What followed next was somewhat strange. At each landing he would instruct me to hold it off, add power, hold it off. He had me do a forward slip one approach. On one of these landings I was about 5 feet above the runway and had 30 degrees of flaps. It was then that he wanted a go around. I poured the coals to the Mighty 150 and milked off the flaps. He seemed satisfied by that one and told me to head back to the Class D airport.
Wow, I thought, is it really over? It has been a piece of cake up until this point. All I had to do was get this bird back on the ground without scaring him and I would have my wings! I called the tower and was cleared for left traffic to runway 35R. When I got abeam of the numbers they cleared me to land.

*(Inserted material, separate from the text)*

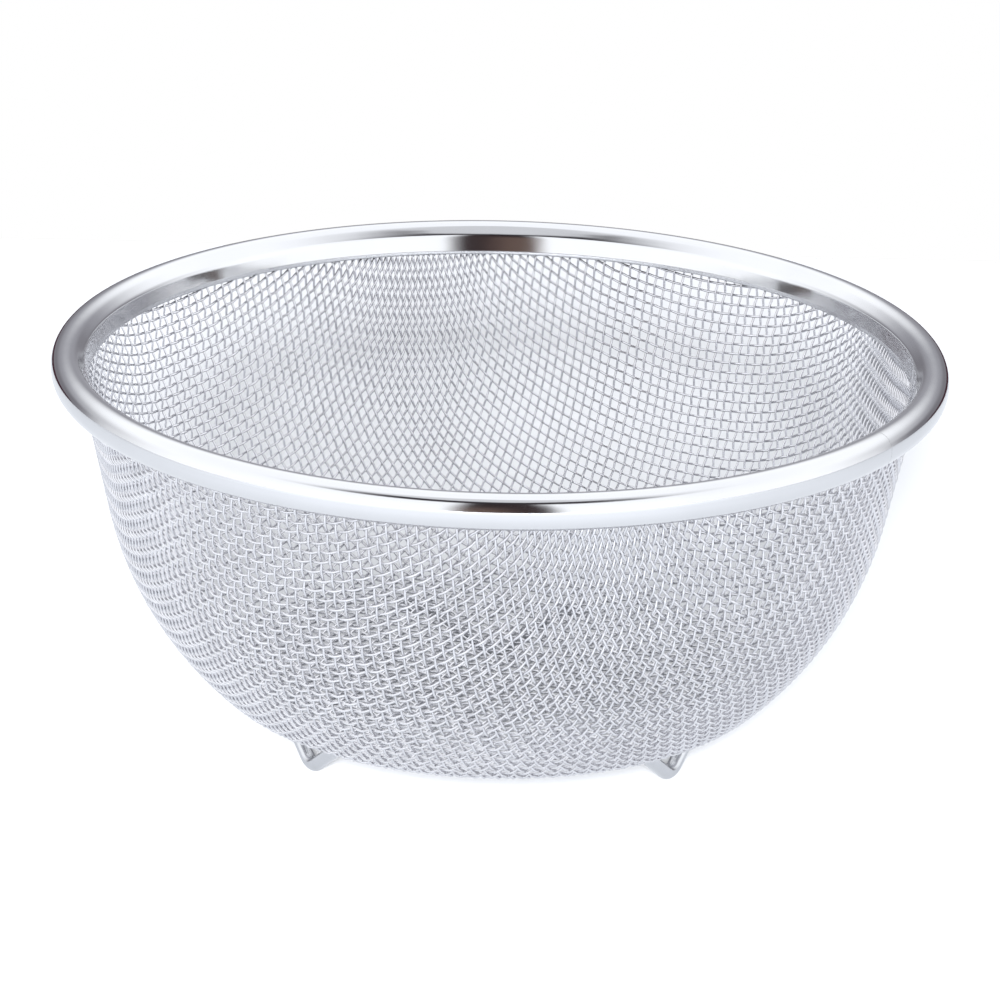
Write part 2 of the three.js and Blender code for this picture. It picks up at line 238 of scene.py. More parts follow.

It was at this time he decided to fail my engine. No problem, I was right at pattern altitude and had plenty of room for error. As I turned base I noticed that a Bonanza was holding on the runway. As I neared the turn to final, engine out, he still had not taken off? What was going on? If he didn’t start moving soon I would have to abort. I pointed this out to the DPE and he said go to full power. I did and was going to continue and fly a left upwind so I wouldn’t get in the Bonanza’s way when the DPE took over and started in a hard left bank. The tower finally realized what was up and told us to do, what we were already doing, a left 360. Once I knew what was happening I told the DPE to let me have the airplane back. He did, but for a minute there, I wondered if I had done something wrong and had busted the ride. The DPE was very angry and he said that the tower had blew it. However, he didn’t think I had done anything wrong. He took over, because his experience told him what the controller would ask us to do. We landed without incident and he never spoke about what happened.
Thirty minutes later, I was leaving the airspace of Class D, a brand new Private Pilot.
I earned my wings on 2/18/02 just short of a year from my first solo, 2/25/01.